**Task description:**
Each line of the material below should be reproduced exactly.

**Recorded data:**
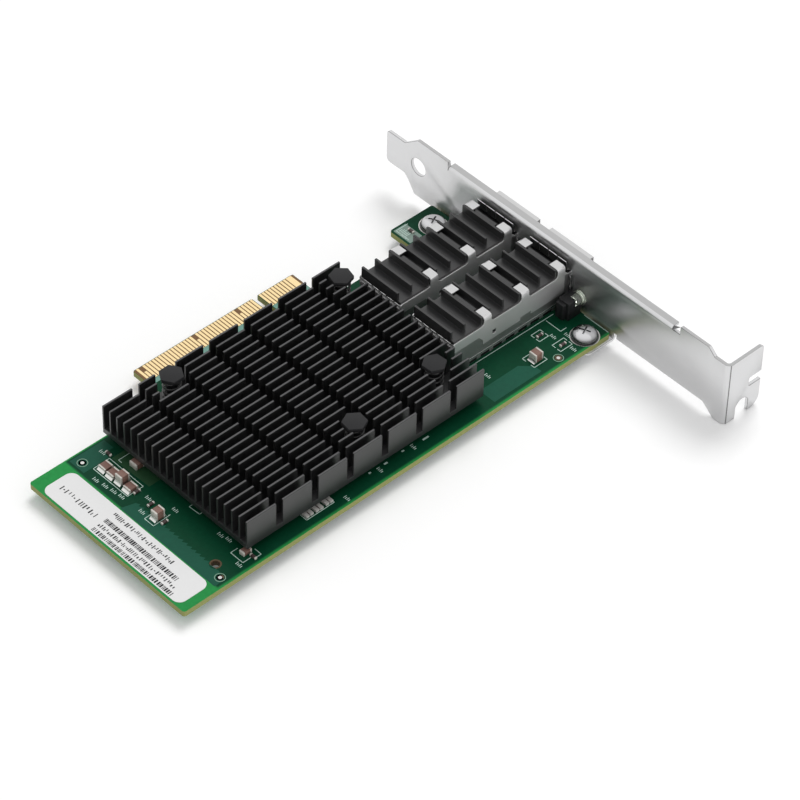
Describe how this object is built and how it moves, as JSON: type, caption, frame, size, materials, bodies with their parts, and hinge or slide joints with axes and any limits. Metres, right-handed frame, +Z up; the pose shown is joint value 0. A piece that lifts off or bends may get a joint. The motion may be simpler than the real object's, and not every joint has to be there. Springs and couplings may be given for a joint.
{
  "type": "network interface card",
  "caption": "Plug-in network card: low-profile board under a finned heat sink, optical module cages with small clipped sinks, and a full-height slot bracket.",
  "frame": {"origin": "centre of the bounding box's foot; the foot is the low end of the bracket's slotted tab, with the board lying level above it", "axes": "+X along the board from its free end to the bracket and out of the ports, +Y across the board towards the edge connector, +Z up from the component face"},
  "size_m": [0.152, 0.12, 0.0216],
  "materials": {
    "board": "solder-masked glass laminate, satin green",
    "gold": "gold plated, bright",
    "label": "white film, matt",
    "package": "green-black laminate",
    "nickel": "nickel-plated lid, satin",
    "pad": "soft grey pad",
    "black_anodised": "black anodised, fine satin",
    "pin_plastic": "black moulded nylon, satin",
    "spring_steel": "spring wire, bright",
    "plated_sheet": "nickel-plated sheet, bright satin",
    "socket_plastic": "black moulding, matt",
    "bracket_steel": "nickel-plated steel, satin",
    "screw_steel": "zinc plated, satin",
    "lamp_plastic": "black moulding, matt",
    "lens": "clear moulding, polished",
    "tin": "tinned, bright",
    "ceramic_brown": "fired ceramic, satin",
    "ceramic_dark": "fired ceramic, satin",
    "chip_black": "glazed black, satin",
    "chip_mould": "moulded epoxy, matt",
    "ferrite": "pressed ferrite, matt"
  },
  "bodies": {
    "root": {"circuit_board": "board", "edge_contacts_top": "gold", "edge_contacts_bottom": "gold", "board_label": "label", "controller_substrate": "package", "controller_lid": "nickel", "thermal_pad": "pad", "main_heat_sink": "black_anodised", "cage_heat_sink_1": "black_anodised", "cage_heat_sink_2": "black_anodised", "push_pins": "pin_plastic", "pin_springs": "spring_steel", "port_cage_1": "plated_sheet", "port_cage_2": "plated_sheet", "shield_collar_1": "plated_sheet", "shield_collar_2": "plated_sheet", "sink_clip_1": "plated_sheet", "sink_clip_2": "plated_sheet", "port_socket_1": "socket_plastic", "port_socket_2": "socket_plastic", "socket_contacts_1": "gold", "socket_contacts_2": "gold", "bracket": "bracket_steel", "bracket_screws": "screw_steel", "lamp_holder": "lamp_plastic", "lamp_lens": "lens", "lamp_leads": "tin", "terminations": "tin", "capacitors_low": "ceramic_brown", "capacitors_tall": "ceramic_dark", "chip_resistors": "chip_black", "memory_chip": "chip_mould", "clock_crystal": "nickel", "power_inductors": "ferrite"}
  },
  "joints": []
}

**The answer:**
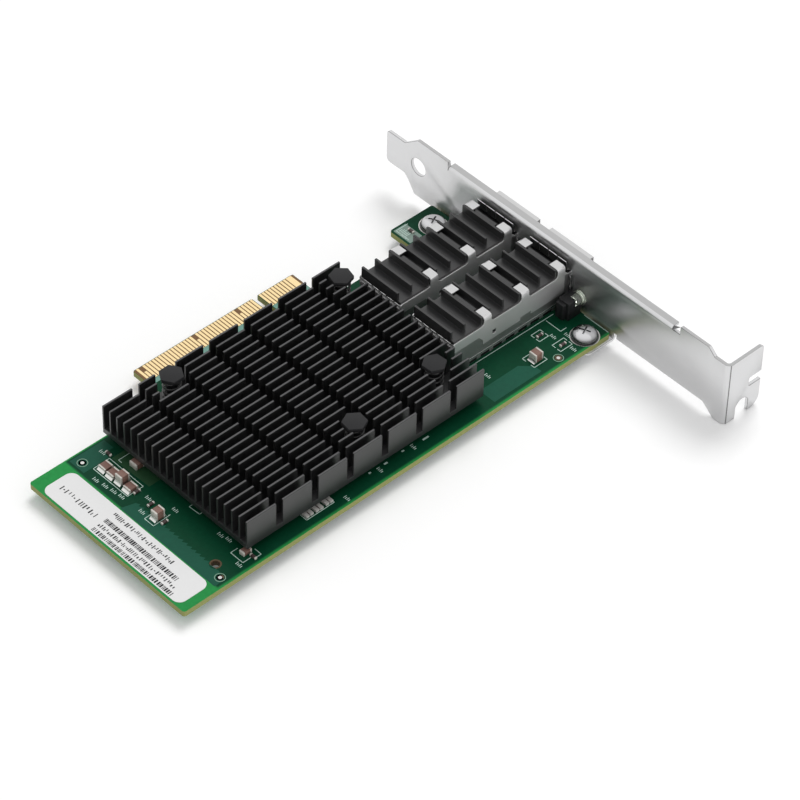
Describe how this object is built and how it moves, as JSON: type, caption, frame, size, materials, bodies with their parts, and hinge or slide joints with axes and any limits. Metres, right-handed frame, +Z up; the pose shown is joint value 0. A piece that lifts off or bends may get a joint. The motion may be simpler than the real object's, and not every joint has to be there. Springs and couplings may be given for a joint.
{
  "type": "network interface card",
  "caption": "Plug-in network card: low-profile board under a finned heat sink, optical module cages with small clipped sinks, and a full-height slot bracket.",
  "frame": {"origin": "centre of the bounding box's foot; the foot is the low end of the bracket's slotted tab, with the board lying level above it", "axes": "+X along the board from its free end to the bracket and out of the ports, +Y across the board towards the edge connector, +Z up from the component face"},
  "size_m": [0.152, 0.12, 0.0216],
  "materials": {
    "board": "solder-masked glass laminate, satin green",
    "gold": "gold plated, bright",
    "label": "white film, matt",
    "package": "green-black laminate",
    "nickel": "nickel-plated lid, satin",
    "pad": "soft grey pad",
    "black_anodised": "black anodised, fine satin",
    "pin_plastic": "black moulded nylon, satin",
    "spring_steel": "spring wire, bright",
    "plated_sheet": "nickel-plated sheet, bright satin",
    "socket_plastic": "black moulding, matt",
    "bracket_steel": "nickel-plated steel, satin",
    "screw_steel": "zinc plated, satin",
    "lamp_plastic": "black moulding, matt",
    "lens": "clear moulding, polished",
    "tin": "tinned, bright",
    "ceramic_brown": "fired ceramic, satin",
    "ceramic_dark": "fired ceramic, satin",
    "chip_black": "glazed black, satin",
    "chip_mould": "moulded epoxy, matt",
    "ferrite": "pressed ferrite, matt"
  },
  "bodies": {
    "root": {"circuit_board": "board", "edge_contacts_top": "gold", "edge_contacts_bottom": "gold", "board_label": "label", "controller_substrate": "package", "controller_lid": "nickel", "thermal_pad": "pad", "main_heat_sink": "black_anodised", "cage_heat_sink_1": "black_anodised", "cage_heat_sink_2": "black_anodised", "push_pins": "pin_plastic", "pin_springs": "spring_steel", "port_cage_1": "plated_sheet", "port_cage_2": "plated_sheet", "shield_collar_1": "plated_sheet", "shield_collar_2": "plated_sheet", "sink_clip_1": "plated_sheet", "sink_clip_2": "plated_sheet", "port_socket_1": "socket_plastic", "port_socket_2": "socket_plastic", "socket_contacts_1": "gold", "socket_contacts_2": "gold", "bracket": "bracket_steel", "bracket_screws": "screw_steel", "lamp_holder": "lamp_plastic", "lamp_lens": "lens", "lamp_leads": "tin", "terminations": "tin", "capacitors_low": "ceramic_brown", "capacitors_tall": "ceramic_dark", "chip_resistors": "chip_black", "memory_chip": "chip_mould", "clock_crystal": "nickel", "power_inductors": "ferrite"}
  },
  "joints": []
}